Metro-North still recovering from pandemic, Ida
Philipstown teenager Leo Horton has strong opinions about the on-time performance of Metro-North.
The Masters School sophomore and Garrison resident has been commuting by train since he was in seventh grade. Speaking about his recent frustrations with Metro-North, Horton said he “cannot remember the last time the train got here on time.”
Not only has his train been consistently late, but on multiple occasions when returning home, he has missed, at the Croton-Harmon station, his connecting train to Garrison.
“My parents end up picking me up in Croton-Harmon, which sometimes doesn’t work because they are both working,” he said. “There have been a number of times where I’ve had to pay $30 for a taxi ride home.”
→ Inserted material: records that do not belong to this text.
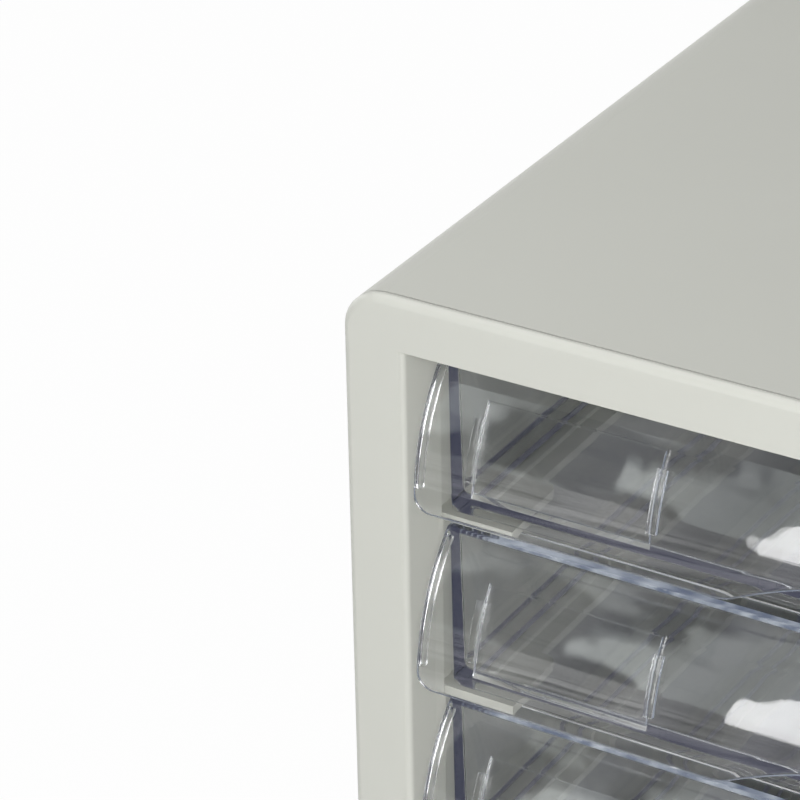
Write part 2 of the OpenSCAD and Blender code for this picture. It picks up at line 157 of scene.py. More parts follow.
clearLook = {
    "ior": 1.58,                   # clear polystyrene
    "roughness": (0.006, 0.018),   # from the hollows to the crests of the ripple
    "tint": (0.48, 0.53, 0.72),    # colour that long paths inside the plastic take on
    "depth": 10.0,                 # absorption per metre
    "lamps": (0.926, 0.929, 0.928), # share of lamp light that one surface lets by
    "paintedGlow": (10, 13),             # bounces between which the painted glow takes over, standing in for light led along inside
    "paintedGlowLow": (0.17, 0.20, 0.26),       # painted glow, in streaks along the front edges
    "paintedGlowHigh": (0.48, 0.52, 0.55),
    "paintedGlowDeep": (0.075, 0.078, 0.108),   # and weaker painted glow, without streaks, further back
    "paintedGlowEnd": (-0.147, -0.135),  # y, in metres, between which the painted glow's streaks die away
    "paintedGlowStreaks": (260, 0.42, 0.62),  # cycles per metre along x, start and end of the noise's rise
    "paintedGlowStretch": (1, 0.1, 0.1),
    "ripple": (70, 0.35, 0.00012), # waviness of the faces: cycles per metre, strength, height in metres
}


# Clear plastic that takes its tint from the depth of plastic looked through.
# Light on its way from the lamps to what stands behind passes it straight, only weakened.
# Where a ray has bounced many times inside a wall, the plastic shows a painted glow instead: emission
# that stands in for the light led along inside and shown at the edges, stronger in front.
def clearPlastic(name, look):
    material, tree, shader = newMaterial(name)
    output = tree.nodes["Material Output"]
    shader.inputs["Base Color"].default_value = (1, 1, 1, 1)
    shader.inputs["Transmission Weight"].default_value = 1
    shader.inputs["IOR"].default_value = look["ior"]
    scale, strength, height = look["ripple"]
    ripple = noiseOn(tree, scale, 1)
    bumpOn(tree, shader, ripple, strength, height)
    tree.links.new(mapped(tree, ripple, *look["roughness"]), shader.inputs["Roughness"])
    path = tree.nodes.new("ShaderNodeLightPath")
    through = addNode(tree, "ShaderNodeBsdfTransparent", Color=(*look["lamps"], 1))
    mix = tree.nodes.new("ShaderNodeMixShader")
    lampLight = either(tree, path.outputs["Is Shadow Ray"], path.outputs["Is Diffuse Ray"])
    tree.links.new(lampLight, mix.inputs["Fac"])
    place = tree.nodes.new("ShaderNodeTexCoord")
    parts = tree.nodes.new("ShaderNodeSeparateXYZ")
    tree.links.new(place.outputs["Object"], parts.inputs[0])
    # painted glow: an emission that stands in for light led along inside the plastic
    glow = addNode(tree, "ShaderNodeEmission", Strength=1.0)
    scale, start, end = look["paintedGlowStreaks"]
    noise = noiseOn(tree, scale, 1, look["paintedGlowStretch"])
    paintedGlowStreaks = ramp(tree, noise, look["paintedGlowLow"], look["paintedGlowHigh"], start, end)
    deeper = tree.nodes.new("ShaderNodeMix")
    deeper.data_type = "RGBA"
    tree.links.new(mapped(tree, parts.outputs["Y"], 0, 1, *look["paintedGlowEnd"]), deeper.inputs["Factor"])
    tree.links.new(paintedGlowStreaks, deeper.inputs["A"])
    deeper.inputs["B"].default_value = (*look["paintedGlowDeep"], 1)
    tree.links.new(deeper.outputs["Result"], glow.inputs["Color"])
    # past the given bounces, the painted glow takes the place of the clear shader
    paintedGlow = tree.nodes.new("ShaderNodeMixShader")
    tree.links.new(mapped(tree, path.outputs["Ray Depth"], 0, 1, *look["paintedGlow"]), paintedGlow.inputs["Fac"])
    tree.links.new(shader.outputs["BSDF"], paintedGlow.inputs[1])
    tree.links.new(glow.outputs["Emission"], paintedGlow.inputs[2])
    material.cycles.emission_sampling = "NONE"
    tree.links.new(paintedGlow.outputs["Shader"], mix.inputs[1])
    tree.links.new(through.outputs["BSDF"], mix.inputs[2])
    tree.links.new(mix.outputs["Shader"], output.inputs["Surface"])
    tint = (*look["tint"], 1)
    inside = addNode(tree, "ShaderNodeVolumeAbsorption", Color=tint, Density=look["depth"])
    tree.links.new(inside.outputs["Volume"], output.inputs["Volume"])
    return material


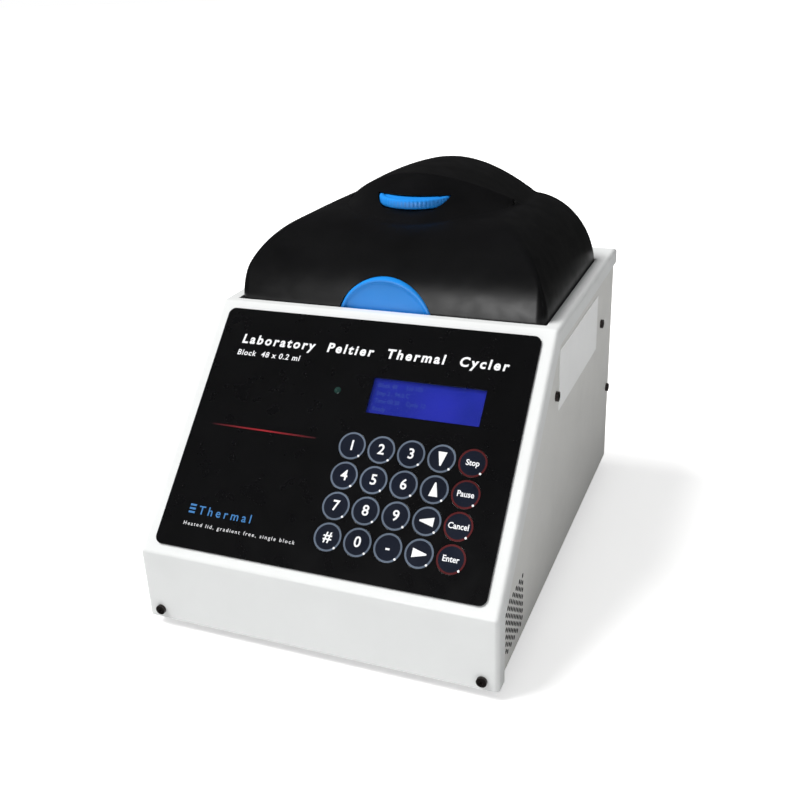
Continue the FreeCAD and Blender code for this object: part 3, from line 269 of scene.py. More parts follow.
CAD_MATERIALS = {
    WHITE_PAINT: ["front_cover"],
    GREY_PAINT: ["rear_panel"],
    SIDE_PAINT_HOLE_SHADE: ["side_panel_left", "side_panel_right"],
    OVERLAY: ["keypad_overlay"],
    LID_BLACK: ["lid_shell"],
    BLUE: ["pressure_wheel", "latch_button"],
    DARK_PLASTIC: ["block_frame", "fan_frame", "fan_rotor", "power_inlet", "lid_inner_cover"],
    RUBBER: ["feet"],
    SCREW: ["case_screws"],
    LABEL: ["label_plates"],
    ZINC: ["base_plate", "power_supply", "lid_bridge", "pressure_plate", "latch_bracket"],
    STEEL: ["strike_plate", "guide_pins", "pressure_spindle", "plate_springs", "latch_hook", "latch_pin",
            "latch_spring", "hinge_brackets", "hinge_leaves", "hinge_pins"],
    ALUMINIUM: ["sample_block", "heat_sink", "heated_plate"],
    CERAMIC: ["peltier_modules"],
    BOARD: ["control_board", "display_module"],
    ROCKER: ["power_rocker"],
    clear_pane(): ["display_window"],
}


def dress_cad_nodes():
    """Gives every CAD node its material; the keys take the overlay's."""
    chosen = {name: material for material, names in CAD_MATERIALS.items() for name in names}
    for name, item in NODES.items():
        item.data.materials.clear()
        item.data.materials.append(chosen.get(name, OVERLAY))


# ------------------------------------------------------------------ mesh helpers

def finish_mesh(name, bm, materials, body, sharp=35.0):
    """Turns a bmesh drawn in millimetres into a piece that rides a body."""
    bmesh.ops.remove_doubles(bm, verts=bm.verts, dist=1e-4)
    bmesh.ops.dissolve_degenerate(bm, edges=bm.edges, dist=1e-4)
    bmesh.ops.recalc_face_normals(bm, faces=bm.faces)
    mesh = bpy.data.meshes.new(name)
    bm.to_mesh(mesh)
    bm.free()
    mesh.transform(Matrix.Scale(MM, 4))
    item = bpy.data.objects.new(name, mesh)
    bpy.context.scene.collection.objects.link(item)
    for material in materials:
        mesh.materials.append(material)
    shade_by_angle(mesh, sharp)
    if body:
        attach(item, body)
    return item


def shade_by_angle(mesh, degrees):
    """Smooth shading, with creases sharper than an angle kept crisp."""
    bm = bmesh.new()
    bm.from_mesh(mesh)
    limit = math.radians(degrees)
    for face in bm.faces:
        face.smooth = True
    for edge in bm.edges:
        edge.smooth = len(edge.link_faces) == 2 and edge.calc_face_angle(0) < limit
    bm.to_mesh(mesh)
    bm.free()


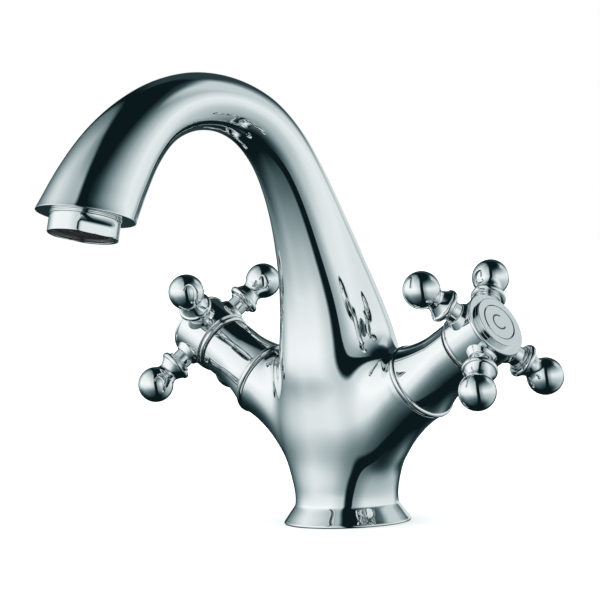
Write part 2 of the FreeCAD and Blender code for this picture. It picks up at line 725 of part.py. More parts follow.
def handle_hub():
    """Turned hub with a bead at its foot, a stepped dial on top and a boss for each arm."""
    bead_end = HUB_AT + HUB_BEAD_LENGTH
    spigot = BONNET_RADIUS - BONNET_WALL - MOVING_GAP
    spline_bore = SPLINE_RADIUS + THREAD_GAP
    hub = lathe(
        (spigot - SPIGOT_WALL, HUB_AT - SPIGOT_LENGTH),
        (spigot, HUB_AT - SPIGOT_LENGTH),
        (spigot, HUB_AT),
        (HUB_BEAD_RADIUS - HUB_BEAD_STEP, HUB_AT),
        ((HUB_BEAD_RADIUS, HUB_AT + HUB_BEAD_LENGTH / 2), (HUB_BEAD_RADIUS - HUB_GROOVE, bead_end)),
        (HUB_RADIUS, bead_end + HUB_GROOVE),
        (HUB_RADIUS, HUB_TOP - HUB_RIM_HEIGHT),
        ((HUB_RIM_RADIUS, HUB_TOP - HUB_RIM_HEIGHT / 2), (HUB_RADIUS, HUB_TOP)),
        (DIAL_RADIUS, HUB_TOP),
        (DIAL_RADIUS, DIAL_TOP - DIAL_EDGE),
        (DIAL_RADIUS - DIAL_EDGE, DIAL_TOP),
        (CAP_RECESS, DIAL_TOP),
        (CAP_RECESS, CAP_FLOOR),
        (SCREW_POCKET, CAP_FLOOR),
        (SCREW_POCKET, SCREW_SEAT),
        (SCREW_RADIUS + SLIP_GAP, SCREW_SEAT),
        (SCREW_RADIUS + SLIP_GAP, HUB_WEB_AT),
        (spline_bore, HUB_WEB_AT),
        (spline_bore, SPLINE_AT),
        (spigot - SPIGOT_WALL, SPLINE_AT),
    )
    boss = Part.makeCone(BOSS_ROOT_RADIUS, BOSS_RADIUS, BOSS_SEAT - BOSS_ROOT,
                         Vector(0, 0, BOSS_ROOT))
    tapping = rod(ARM_STUD_RADIUS + THREAD_GAP, BOSS_SEAT - ARM_STUD_LENGTH - SLIP_GAP,
                  BOSS_SEAT + PAST)
    notch = block((-NOTCH_WIDTH / 2, NOTCH_WIDTH / 2), (0, CAP_RECESS + NOTCH_LENGTH),
                  (DIAL_TOP - NOTCH_DEPTH, DIAL_TOP + PAST))
    arms = range(ARM_COUNT)
    hub = hub.fuse([radial(boss, i) for i in arms])
    return hub.cut([radial(tapping, i) for i in arms] + [turned(notch, NOTCH_TURN)])


def handle_arm():
    """Turned arm along Z: threaded stud, neck, thin bead, collar, waist and ball end."""
    waist_at = BALL_AT - NECK_WAIST
    # the waist's arc runs on into the ball without a step
    blend = (NECK_OUTER ** 2 + NECK_WAIST ** 2 - BALL_RADIUS ** 2) / (
        2 * (BALL_RADIUS - NECK_OUTER))
    slope = math.atan2(NECK_OUTER + blend, NECK_WAIST)
    meet = (BALL_RADIUS * math.sin(slope), BALL_AT - BALL_RADIUS * math.cos(slope))
    half = (math.pi / 2 - slope) / 2
    middle = (NECK_OUTER + blend * (1 - math.cos(half)), waist_at + blend * math.sin(half))
    collar_at = waist_at - COLLAR_BACK
    thin_bead_at = collar_at - THIN_BEAD_LENGTH
    return lathe(
        (0, BOSS_SEAT - ARM_STUD_LENGTH),
        (ARM_STUD_RADIUS, BOSS_SEAT - ARM_STUD_LENGTH),
        (ARM_STUD_RADIUS, BOSS_SEAT),
        (NECK_INNER, BOSS_SEAT),
        (NECK_INNER, thin_bead_at),
        ((NECK_INNER + THIN_BEAD_STEP, thin_bead_at + THIN_BEAD_LENGTH / 2),
         (NECK_OUTER, collar_at)),
        (COLLAR_RADIUS - COLLAR_STEP, collar_at),
        ((COLLAR_RADIUS, collar_at + COLLAR_LENGTH / 2),
         (COLLAR_RADIUS - COLLAR_FALL, collar_at + COLLAR_LENGTH)),
        ((NECK_OUTER + THROAT[0], collar_at + THROAT[1]), (NECK_OUTER, waist_at)),
        (middle, meet),
        ((BALL_RADIUS, BALL_AT), (0, BALL_AT + BALL_RADIUS)),
    )


def handle_screw():
    """Cross-recessed screw that holds the hub on the spindle."""
    head_top = SCREW_SEAT + SCREW_HEAD_HEIGHT
    screw = rod(SCREW_HEAD_RADIUS, SCREW_SEAT, head_top).fuse(
        rod(SCREW_RADIUS, SCREW_SEAT - SCREW_LENGTH, SCREW_SEAT))
    slot = block((-RECESS_REACH, RECESS_REACH), (-RECESS_WIDTH / 2, RECESS_WIDTH / 2),
                 (head_top - RECESS_DEPTH, head_top + PAST))
    return screw.cut([slot, turned(slot, 90)])


def letter_c(low, high):
    outer = LETTER_SIZE + LETTER_STROKE / 2
    arc = sector(LETTER_SIZE - LETTER_STROKE / 2, outer, C_HALF_ANGLE, low, high)
    return turned(arc, -90)


def letter_h(low, high):
    half = LETTER_STROKE / 2
    bar = (-LETTER_SIZE, LETTER_SIZE)
    spread = H_SPREAD * LETTER_SIZE
    left = block(bar, (-spread - half, -spread + half), (low, high))
    right = block(bar, (spread - half, spread + half), (low, high))
    return left.fuse([right, block((-half, half), (-spread, spread), (low, high))])


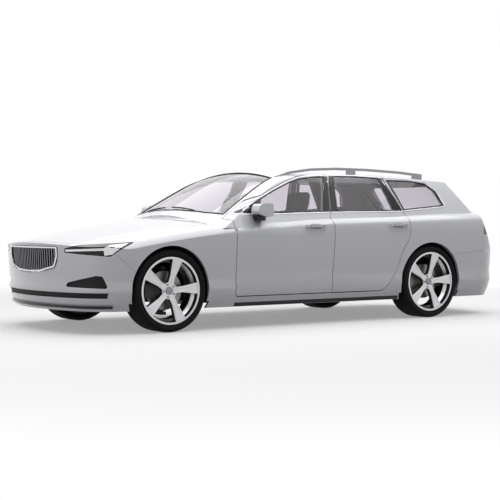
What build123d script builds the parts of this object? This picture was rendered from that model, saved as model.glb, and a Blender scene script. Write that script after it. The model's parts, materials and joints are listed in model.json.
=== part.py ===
from build123d import *
import math
import os

# Sizes in mm. X runs aft, Y to the right, Z up; zero is on the ground under the middle of the car.
X_FRONT_AXLE = -1596.0
X_REAR_AXLE = 1345.0
Z_AXLE = 350.0
Y_WHEEL = 800.0
TYRE_RADIUS = 350.0
TYRE_WIDTH = 245.0
RIM_RADIUS = 284.0
Y_KINGPIN = 763.0
ARCH_LIP = 378.0
ARCH_HOUSE = 405.0
LINER_SKIN = 7.0
GAP = 8.0
PANEL = 28.0
WALL = 60.0
ROOF_WALL = 35.0
GLASS_SET = 3.0
LAMP_FIT = 0.2
GLASS_SKIN = 5.0
MIN_SOLID = 400.0

# Lower body: one upright section swept round a plan outline of tangent arcs and straight sides
X_NOSE = -2468.0
R_NOSE = 2000.0
R_NOSE_CORNER = 430.0
HALF_WIDTH = 939.0
X_STERN = 2468.0
R_STERN = 1900.0
R_STERN_CORNER = 330.0
# Section: how far the skin lies inside the outline, and z
SKIRT_LOW = [(70, 190), (36, 270), (14, 350), (20, 440)]
SKIRT_SIDE = [(20, 440), (6, 660), (0, 850)]
SKIRT_TOP = [(0, 850), (8, 940), (40, 1060)]
Z_BELOW = 150.0

# Hood and shoulder line on the centre plane: x where a part starts, slope there; the section is the same along it
CROWN_PATH = [(-2560, 0.2385), (-800, 0.075), (300, 0.02), (2600, 0.02)]
Z_PATH_START = 729.0
R_CROWN = 4500.0
R_SHOULDER = 130.0
CROWN_HALF = 951.0

# Windscreen and roof line on the centre plane: x where a part starts, slope there
ROOF_PATH = [(-1330, 0.600), (-560, 0.500), (-90, 0.040), (2400, -0.112)]
Z_ROOF_START = 880.0
R_ROOF_CROWN = 3000.0
ROOF_HALF = 1000.0
ROOF_DEPTH = 540.0
HALF_SILL = 887.0
X_TAPER = 900.0
TAPER = 0.045
Z_SILL = 960.0
TUMBLE = math.radians(21)
R_GLASS = 2600.0
TAIL_TOP = (1925.0, 1300.0)
TAIL_LOW = (2215.0, 1022.0)
GATE_TOP = (2226.0, 1010.0)
GATE_LOW = (2420.0, 620.0)
R_TAIL = 2200.0

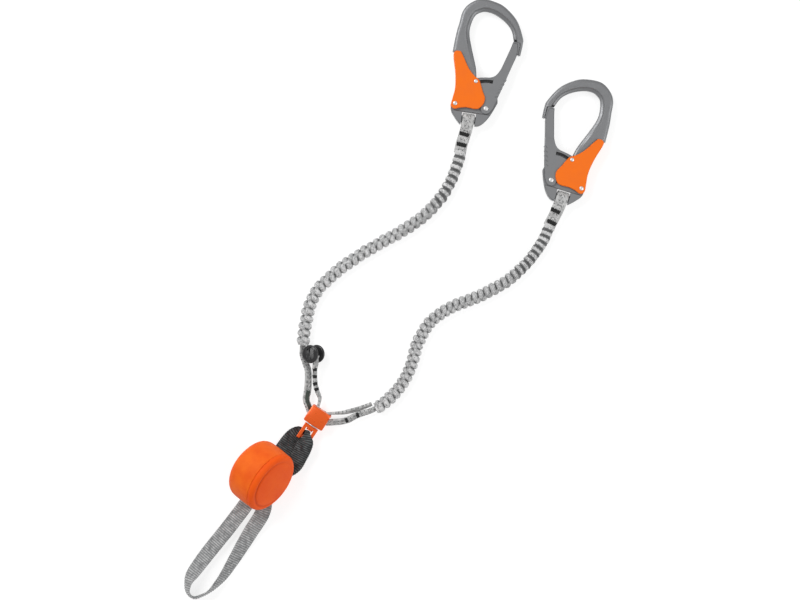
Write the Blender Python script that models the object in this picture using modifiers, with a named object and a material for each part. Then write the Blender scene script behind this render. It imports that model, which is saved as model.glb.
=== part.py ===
"""A via ferrata lanyard laid out flat on a surface.

Two palm-lever carabiners hang on two pleated elastic arms. The arms meet at a swivel, and under the
swivel a webbing link runs into a soft pouch with the folded tear webbing, and out of it as the tie-in loop.
Units are metres, Z points up, and the surface that everything lies on is Z = 0.
"""

import bpy
import bmesh
import math
import numpy as np
from mathutils import Matrix, Vector

# Shared clearances and small sizes
CLEARANCE = 0.0003            # between two pieces that touch
STRAP_CLEARANCE = 0.0004      # between a strap and the hard piece or slot that it runs through
OVERRUN = 0.002               # how far a cutter passes its target
WELD_DISTANCE = 1e-6          # points nearer than this are one point

# Fineness of the round shapes
ROUND_SIDES = 24
RIVET_SIDES = 16
BAR_SIDES = 20
RING_SIDES = 28
POCKET_SIDES = 32
SLOT_STEPS = 10
COIL_STEPS = 8                # to each turn of a spring
ROUTE_STEPS = 24              # between two points of a table, before the route is spaced out evenly
LOOP_STEP_SHARE = 2 / 3       # of the webbing's thickness
SHARP_ANGLE_DEG = 35.0        # an edge that turns more than this is shaded as an edge

# Carabiner, seen flat: across is the gate's side, along runs from the web bar to the crown
CARABINER_WIDTH = 0.0748
CARABINER_LENGTH = 0.139
HOOK_THICKNESS = 0.011
HOOK_CHAMFER = 0.0014
PLATE_THICKNESS = 0.008
TONGUE_THICKNESS = 0.003
FOOT_THICKNESS = 0.0126
FOOT_CHAMFER = 0.0008
GATE_CHEEK_THICKNESS = 0.002
GATE_CHAMFER = 0.001
LEVER_WALL = 0.0018
LEVER_CHAMFER = 0.0007
WEB_BAR_RADIUS = 0.004
RIVET_HEAD_THICKNESS = 0.0006
GATE_RIVET_RADIUS = 0.0018
GATE_RIVET_HEAD_RADIUS = 0.0026
LEVER_RIVET_RADIUS = 0.0015
LEVER_RIVET_HEAD_RADIUS = 0.0023
LOCK_PIN_RADIUS = 0.0013
LOCK_PIN_HEAD_RADIUS = 0.0021
LEVER_TRAVEL_DEG = 4.0
GATE_TRAVEL_DEG = 30.0
GATE_SPRING_WIRE_RADIUS = 0.0005
LEVER_SPRING_WIRE_RADIUS = 0.0004
LEVER_SPRING_RADIUS = 0.0019
LEVER_SPRING_POCKET_DEPTH = 0.007
LEVER_SPRING_TURNS = 4

# Webbing
EYE_SIDE_CLEARANCE = 0.0009292   # between the sewn eye and each side of the frame's slot
ARM_WEBBING_THICKNESS = 0.0025
LOOP_WEBBING_WIDTH = 0.009
LOOP_WEBBING_THICKNESS = 0.0036
LINK_WEBBING_WIDTH = 0.0178
LINK_WEBBING_THICKNESS = 0.0025
TIE_WEBBING_WIDTH = 0.0168
TIE_WEBBING_THICKNESS = 0.0018
TIE_LENGTH = 0.126
TEAR_WEBBING_THICKNESS = 0.0032
TEAR_WEBBING_PITCH = 0.0045
TEAR_WEBBING_FOLDS = 7
TEAR_WEBBING_LIFT = 0.0025    # over the pouch's floor, clear of its rounding

# Elastic arms
ARM_CREST_RADIUS = 0.0069
ARM_GROOVE_RADIUS = 0.0053
ARM_PLAIN_RADIUS = 0.0058
LEFT_ARM_PLEATS = 33
RIGHT_ARM_PLEATS = 37

# Swivel, in its own frame: across to the right arm, along up its axis, and the surface below it
HEAD_WIDTH = 0.024
HEAD_LENGTH = 0.0197
HEAD_THICKNESS = 0.018
HEAD_CHAMFER = 0.0016
HEAD_BITE_RADIUS = 0.0026     # the notch in the head's side where the right arm's webbing goes in
HEAD_BITE_OUT = 0.0010        # how far its middle is outside the head
POST_RADIUS = 0.003
POST_ACROSS = 0.0088
POST_ALONG = 0.005
AXLE_RADIUS = 0.0025
AXLE_HEAD_RADIUS = 0.0036
AXLE_HEAD_THICKNESS = 0.0015
AXLE_DEPTH = 0.0060
WASHER_RADIUS = 0.006
WASHER_THICKNESS = 0.0009
SHACKLE_WIDTH = 0.0164
SHACKLE_LENGTH = 0.0185
SHACKLE_THICKNESS = 0.007
SHACKLE_LIMB = 0.0038
SHACKLE_BAR_RADIUS = 0.0024
SHACKLE_CHAMFER = 0.0006

# Pouch: a short oval cylinder leaning back on its lower rim
POUCH_LENGTH = 0.0415         # from its back to its lid, along its axis
POUCH_HALF_HEIGHT = 0.0345    # along the swivel's axis
POUCH_HALF_DEPTH = 0.030
POUCH_ROUNDING = 0.010
POUCH_WALL = 0.003
POUCH_BACK_WALL = 0.0045
POUCH_TILT_DEG = 32.0
POUCH_ACROSS = -0.0171
POUCH_ALONG = -0.0840
POUCH_CENTRE_HEIGHT = 0.0315
LID_THICKNESS = 0.006
LID_ROUNDING = 0.0055

# Keeper button: two discs on a core
BUTTON_RADIUS = 0.010
BUTTON_DISC_THICKNESS = 0.003
BUTTON_CORE_RADIUS = 0.003
BUTTON_GAP = 0.010
BUTTON_TILT_DEG = 30.0
BUTTON_HEIGHT = 0.0135
BUTTON_TWIST_END = 2.4        # the webbing starts to lean at this many disc radii from the button
BUTTON_WAY_IN = 1.15          # and is straight from this many disc radii in
CORE_BEARINGS_DEG = (-10, 15, 40, 65, 90)

# Places in the plan
LEFT_BAR = (0.0746, 0.1972)
LEFT_LEAN_DEG = 8.5
RIGHT_BAR = (0.1774, 0.1120)
RIGHT_LEAN_DEG = 16.7
SWIVEL_CENTRE = (-0.0902, -0.1286)
SWIVEL_TURN_DEG = -33.6
BUTTON_CENTRE = (-0.0945, -0.0590)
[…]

Amid the COVID-19 pandemic, Metro-North Railroad, a part of the Metropolitan Transportation Authority, has had a number of schedule changes. Whether it was from the lack of riders or damage from Hurricane Ida in September, the commuter railroad had to adapt its schedule to fulfill its promise of on-time performance.
No Fare Hikes for Metro-North
MTA to receive $11 billion from infrastructure bill
Fares for Metropolitan Transportation Authority’s buses and trains, including Metro-North, will remain unchanged for the immediate future, Gov. Kathy Hochul said on Nov. 15.
The $1.2 trillion infrastructure bill signed by President Joe Biden includes $11 billion for the MTA, which will allow the agency to delay fare hikes and cancel service cuts planned for 2023 and 2024, the governor said.
In an interview, Metro-North President Catherine Rinaldi said the railroad, whose Hudson commuter line includes stops in Garrison, Cold Spring and Beacon, has had to make difficult decisions regarding the train schedule.
The number of customers plunged in the first months of the pandemic. Ridership totaled 13,600 on April 1, 2020, a month into the pandemic. That was 95 percent below the average ridership for that day in 2019. The MTA introduced an “essential service plan” on March 27, 2020, reducing the frequency of trains on the Hudson Line to hourly amid a statewide shutdown.
In August, Metro-North announced that weekday service on the Hudson Line had been restored to 82 percent of its pre-pandemic levels and weekend service to 100 percent as schools neared reopening and workers returned to offices. But while the number of customers had rebounded to 132,200 as of Nov. 15, ridership was still down by 50 percent.
Then, on Sept. 1, Hurricane Ida hit the area as a tropical depression, bringing record-setting rain. The destruction to tracks included mudslides at stations near the Hudson River, such as Glenwood and Greystone in Yonkers. Additionally, a culvert was washed out near the Dobbs Ferry train station. As a result, the Hudson Line was shut down for days, frustrating commuters. When the line reopened, trains operated on a reduced schedule as track repairs continued.
Permanent repairs will take months to complete, Rinaldi told the MTA board in October. Going forward, Metro-North will be more prepared for storms like this, she said.
“We’re looking at our infrastructure along the Hudson Line in the Bronx and other areas around our territory, to see what we might need to do to be able to protect it from rain events like this one,” she said.
Horton is not the only student with strong opinions regarding the commute on Metro-North. Garrison resident Arjun Bagaria, another Masters student, said he has also experienced delays when switching at Croton-Harmon.
“Even when the train is 10 minutes late [usually on the way home], I get to Croton-Harmon 10 minutes later, which just makes my commute even longer — not to mention, the added stress of missing my connecting train to Garrison.”
Love it or frustrated by the service, Metro-North provides critical transportation to those of us who live along the Hudson River. That the service may change during storms is necessary for the commuter line to work, but it may not be enough to satisfy customers.
Zuckerman is a member of The Current’s Student Journalists Program. Her father, Neal Zuckerman, represents Putnam County on the MTA board.